Ömer
AYDOĞMUŞ'u Yakınları, Yoldaşları
Anlatıyor:
Bir yoldaşı anlatıyor:
“Onunla
birlikte olmak bir eğitim çalışmasıyla eşdeğerdi”
Ömer Aydoğmuş Devrimci Yol
tasfiyeciliğine tavır alınmasının hemen ardından, hareket tarafından
görevlendirildiği Ege bölgesinde devrimci hareketin örgütlenmesinde,
yaygınlaşmasında sabırla çalıştı.
Daha 77'lerden itibaren hep aranır durumdaydı. Ama
bunu hiç bir zaman şu ya da bu işi yapmamanın gerekçesi yapmadı. Tersine
gerektiğinde her yere girdi çıktı. Her ilişkiye girdi.
Bölge düzeyinde sorumluluğu vardı. Ama onu her işte
görebilirdiniz. Bir gösteri için malzemelerin aktarılmasında aksaklık mı var,
aksaklığın giderilmesinde pekala doğrudan kendisi
görev üstlenir. Koskoca bölge sorumlusu da bu işi yapar mı demez. Onun dışında
pek çok kişi bunu düşünür, o düşünmez. Konumu onun herhangi bir işi yapmasına
engel değildir. Küçükbüyük, riskli-risksiz iş ayrımı
yapmamak onun açısından bir davranış tarzıdır.
Onu kenar bir semtin sokaklarında birkaç yoldaşıyla
yürürken birden yere çöküp toprağın üzerine bir takım şemalar çizerken
görebilirsiniz pekala. Anlattığı bir konuyu şemalarla
da kavratmaya çalışıyordur. Mekanınız bir kahvehane ya
da pastahane de olabilir, tablo çoğu kez yine
aynıdır. Onunla birlikte olduğunuz zaman dilimi, o anki işiniz, konunuz ne
olursa olsun bir eğitim çalışmasıyla eşdeğerdir.
Teorik olarak oldukça yetkin sayılabilecek bir
birikim ve donanıma sahiptir. Ama o kendini yeterli görmez. Üstelik dönem, doğrusu
kitap okumanın fazla da mümkün olamadığı pratik açıdan çok yoğun bir süreçtir.
Ama o yine de örneğin yeni çıkan kitapları izlemeye, insanları dinlemeye
ayıracak zamanı yaratır. Kendini geliştirmeyenin, bunu altındaki insanlara
somut olarak göstermeyenin, gerçekte başkasını da geliştiremeyeceğini, böyle
bir gelişmeyi teşvik edemeyeceğini söyler sık sık.
Söyler ve kendisi bunu pratik olarak uygular.

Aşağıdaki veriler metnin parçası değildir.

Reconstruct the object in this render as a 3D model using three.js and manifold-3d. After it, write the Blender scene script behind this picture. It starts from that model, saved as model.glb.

Cuntayla birlikte dönem de ağırlaşmıştır, görevleri
de. Daha çok koşturur. Bir yandan yılgınlık eğilimlerinin önüne set çekmeye
çalışır, diğer yandan da kendisi de her düzeyde, her biçimde içinde olarak
pratiği örgütler; devrimci hareketin silahlı savaşı sürdürmesine bölgeden en
fazla katılımın sağlanmasına çalışır.
Dönemler farklıdır, koşullar farklıdır, ama
değişmeyen şeyler de vardır; bir sorumlunun, yöneticinin sahip olması gereken
özellikler, dönemlere göre değişiklikler göstermekle birlikte, bazı açılardan
pek değişmez. Ömer'in pratiğinde bunları görebiliriz işte; Masabaşı
yönetici değil, pratiğin içinde olmak... Bıkmadan, usanmadan, zaman, koşul,
olanak yaratarak altındaki insanları eğitmek... Kendini durmadan geliştirmek...
Hareketten beklememek, yaratmak...
(Bu anlatım, Halk İçin Kurtuluş dergisinin 8 Şubat 1997 tarihli
17. sayısının “Yoldaşlar Bizi Aşın” köşesinde yayınlanmıştır.)